The frigate program is a significant boost for the naval capabilities of Belgium and the Netherlands, as well as for their defence cooperation. The new frigates will provide an important reinforcement of their striking power, especially in the field of ASW, which is a vital domain in today’s maritime security environment. The program also demonstrates their commitment to European defence integration. They are leading examples of how two neighbouring countries can work together to achieve common goals and share costs and benefits.

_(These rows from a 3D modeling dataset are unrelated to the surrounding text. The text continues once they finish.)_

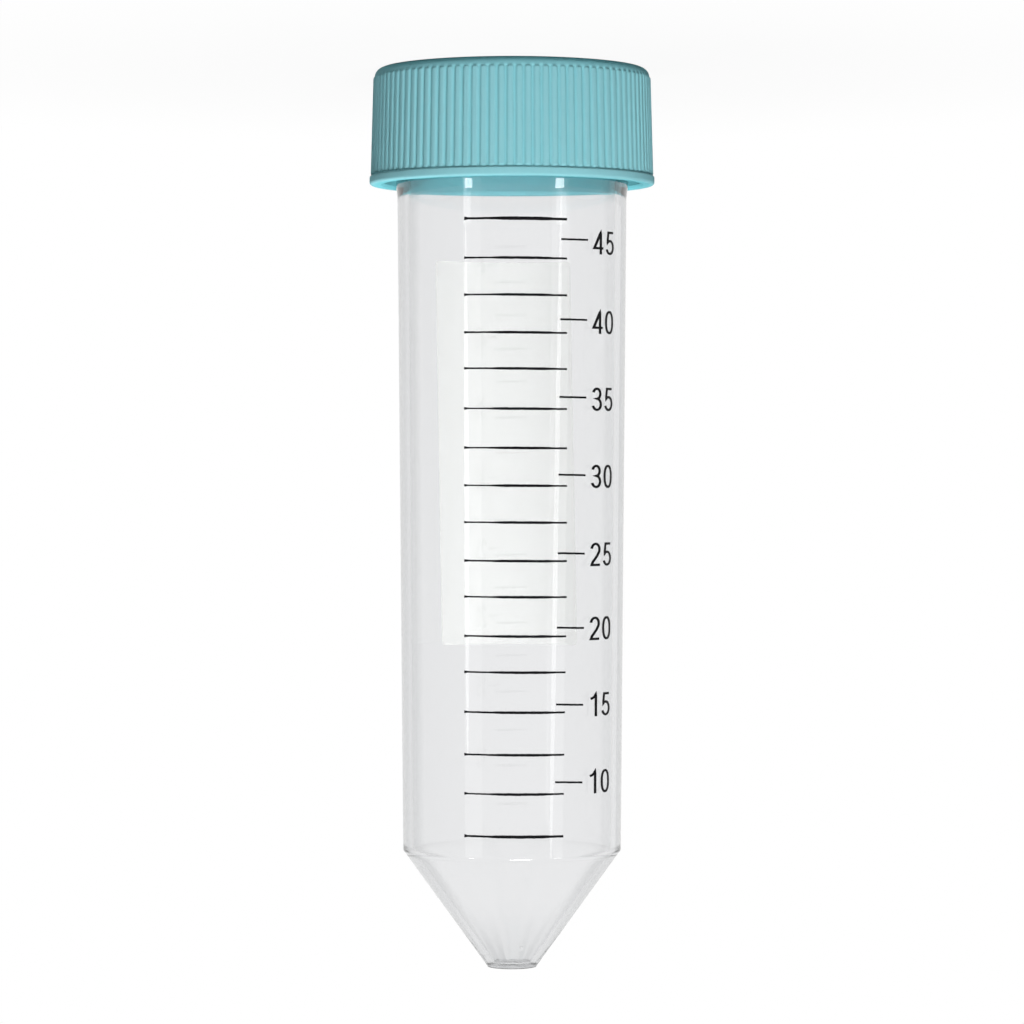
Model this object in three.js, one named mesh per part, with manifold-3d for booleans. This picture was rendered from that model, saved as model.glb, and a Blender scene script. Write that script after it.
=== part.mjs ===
// 50 ml conical tube: a clear moulded tube with a conical end, a ribbed screw cap and the soft
// disc that seals the cap on the tube's mouth.
// Millimetres, +Z along the axis. The tube stands tip up on the flat top of its cap, so the
// origin is the centre of that flat face and the tip is the highest point.
import * as THREE from 'three';
import { mergeVertices } from 'three/addons/utils/BufferGeometryUtils.js';
import Module from 'manifold-3d';

const wasm = await Module();
wasm.setup();

// ---- Driving dimensions ----

const overallLength = 115.0; // flat of the cap to the end of the tip

// Tube
const barrelTop = 14.68; // outer radius just below the neck
const barrelDraft = 0.73; // radius lost from there to the cone's corner
const wall = 1.25;
const neckStep = 0.22; // how far the threaded neck stands out from the barrel
const neckBlend = 1.5; // length over which the neck eases into the barrel
const lipRound = 0.3;
const coneHeight = 15.0;
const coneWall = 1.1; // measured square to the cone
const tipRadius = 3.1;
const tipRound = 0.4;
const floorThickness = 0.9; // material between the tip's end and the inner floor

// Screw thread, right-handed
const threadStarts = 2;
const threadLead = 6.0; // travel in one turn
const threadHeight = 1.2;
const threadBase = 1.5; // width of a ridge at its wall
const threadCrest = 0.7; // width of a ridge at its crest
const threadRoot = 0.3; // how far a ridge's foot reaches into its wall
const threadRunout = 0.12; // turns over which a ridge rises at each end
const crestClearance = 0.35; // each crest to the wall it faces
const flankClearance = 0.3; // between the flanks that bear on each other
const neckThreadStart = 1.5; // from the mouth to the middle of the neck's first ridge
const neckThreadEnd = 2.3; // from the middle of its last ridge to the end of the neck
const capThreadEnd = 2.6; // from the middle of the cap's last ridge to the rim

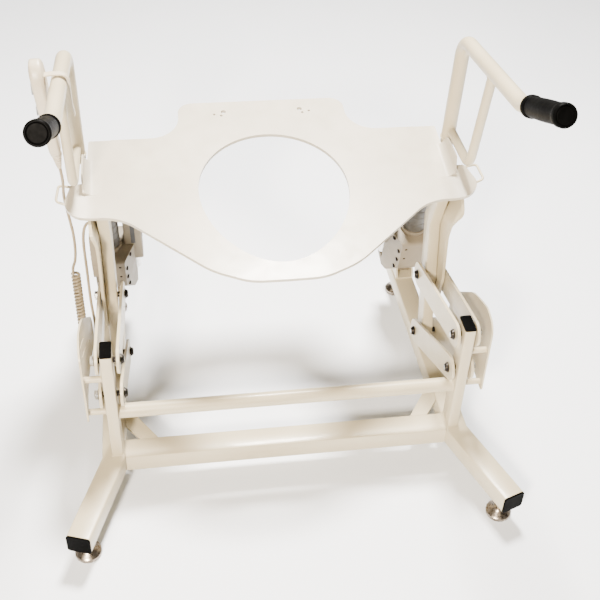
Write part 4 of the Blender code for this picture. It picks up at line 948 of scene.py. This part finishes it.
make_seat()
for SIDE, SIGN in SIDES:
    make_flange(SIDE, SIGN)
    make_wire_loop(SIDE, SIGN)
    make_arm(SIDE, SIGN)
    make_grip(SIDE, SIGN)
    make_guard(SIDE, SIGN)
    make_actuator(SIDE, SIGN)
    make_bolt(SIDE + "_upper_front_pin", "base", SIGN)
    make_bolt(SIDE + "_lower_front_pin", "base", SIGN)
    make_bolt(SIDE + "_upper_rear_pin", "carriage", SIGN)
    make_bolt(SIDE + "_lower_rear_pin", "lower_links", SIGN)
make_handset()
make_strap()
make_strain_relief()
make_connector_box()
make_frame_welds()
dress_frame()


# ---------------------------------------------------------------- studio

def make_studio():
    bm = bmesh.new()
    bmesh.ops.create_grid(bm, x_segments=1, y_segments=1, size=6.0)
    mesh = bpy.data.meshes.new("floor")
    bm.to_mesh(mesh)
    bm.free()
    floor = bpy.data.objects.new("floor", mesh)
    bpy.context.scene.collection.objects.link(floor)
    floor.location.z = -0.0005
    mesh.materials.append(finish_material("studio_floor", (0.79, 0.82, 0.88), (0.81, 0.84, 0.90),
                                          2.0, (0.7, 0.8), 200.0, 0.00002))
    world = bpy.data.worlds.new("studio")
    world.use_nodes = True
    tree = world.node_tree
    background = tree.nodes["Background"]
    place = tree.nodes.new("ShaderNodeTexCoord")
    split = tree.nodes.new("ShaderNodeSeparateXYZ")
    tree.links.new(place.outputs["Generated"], split.inputs["Vector"])
    # Bright at the horizon and dark overhead
    glow = add_ramp(tree, split.outputs["Z"], [(0.0, (0.92, 0.88, 0.80)), (0.25, (0.80, 0.74, 0.64)),
                                               (0.60, (0.06, 0.043, 0.025))])
    tree.links.new(glow, background.inputs["Color"])
    background.inputs["Strength"].default_value = 0.8
    bpy.context.scene.world = world
    for name, place, size, power, colour in (
        ("overhead", (0.3, 0.9, 2.7), 0.6, 410.0, (1.0, 0.955, 0.89)),
        ("front_left", (-0.8, -2.0, 1.7), 0.35, 215.0, (1.0, 0.89, 0.74)),
    ):
        data = bpy.data.lights.new(name, "AREA")
        data.shape = "DISK"
        data.size = size
        data.energy = power
        data.color = colour
        lamp = bpy.data.objects.new(name, data)
        lamp.location = place
        aim = Vector((0.0, 0.0, 0.35)) - Vector(place)
        lamp.rotation_euler = aim.to_track_quat("-Z", "Y").to_euler()
        bpy.context.scene.collection.objects.link(lamp)


make_studio()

Anti-Submarine Warfare Frigate
ASWFs are frigates that have specialized sensors, weapons, and systems for anti-submarine warfare (ASW). ASW is the branch of naval warfare that involves finding and neutralizing enemy submarines, which can pose a serious threat to surface ships, aircraft carriers, and coastal installations. Submarines can operate stealthily underwater, launch torpedoes and missiles, and conduct intelligence and reconnaissance missions.
ASWFs use various methods to detect submarines, such as sonar (sound waves), radar (radio waves), and electro-optical (infrared and visible light) sensors. They also use helicopters and unmanned aerial vehicles (UAVs) to extend their range and coverage. Once a submarine is detected, ASWFs can engage it with torpedoes, missiles, guns, or depth charges. They can also deploy decoys or countermeasures to evade or confuse enemy torpedoes.
ASWFs are important because they provide a vital capability for naval forces to protect themselves and their allies from submarine attacks. Submarines are becoming more advanced and numerous, especially in regions such as the Indo-Pacific, where countries like China, Russia, India, and North Korea have been expanding their submarine fleets. Submarines can also challenge the freedom of navigation and access of naval forces in contested waters, such as the South China Sea, the Baltic Sea, or the Persian Gulf.
ASWFs can also support other naval missions, such as escorting convoys or amphibious forces, enforcing maritime security or sanctions, conducting humanitarian assistance or disaster relief operations, or participating in joint or coalition exercises. ASWFs can also act as deterrents or show of force against potential adversaries or aggressors.
Several countries are developing or acquiring new ASWFs to modernize their naval forces and enhance their ASW capabilities. Some examples are:
- The United Kingdom is building eight Type 26 frigates for the Royal Navy, replacing the older Type 23 frigates. The Type 26 frigates will have a displacement of 6,900 tonnes, a length of 149 meters, and a complement of 157 personnel. They will be equipped with a bow sonar, a towed array sonar, a variable depth sonar, a helicopter hangar and flight deck for an NH90 helicopter and UAVs, a vertical launch system for 48 Sea Ceptor missiles and 24 Tomahawk cruise missiles or LRASM anti-ship missiles, a Mk 45 5-inch gun, two Phalanx close-in weapon systems (CIWS), four 30mm cannons, two quad torpedo launchers for Sting Ray torpedoes, and two miniguns. The first Type 26 frigate, HMS Glasgow, is expected to enter service by the end of 2028.
- The Netherlands and Belgium jointly procure four Anti-Submarine Warfare Frigates (ASWF) for their navies, replacing the existing M-class frigates. The ASWFs will have a displacement of 5,500 tonnes, a length of 133 meters, and a complement of up to 110 personnel (plus space for an additional 40). They will be equipped with a bow sonar, a towed array sonar, a helicopter hangar and flight deck for an NH90 helicopter and UAVs, a vertical launch system for LRASM anti-ship missiles and ESSM surface-to-air missiles (quad-packs per cell), a RAM CIWS with 21 missiles each, an OTO Melara 76mm gun with DART ammunition, two Oto Marlin 40mm guns, several medium and light machine guns, and a torpedo system. The first ASWF is expected to enter service by 2029.
- Norway is acquiring five Nansen-class frigates for its navy, replacing the older Oslo-class frigates. The Nansen-class frigates have a displacement of 5,290 tonnes, a length of 134 meters, and a complement of 120 personnel.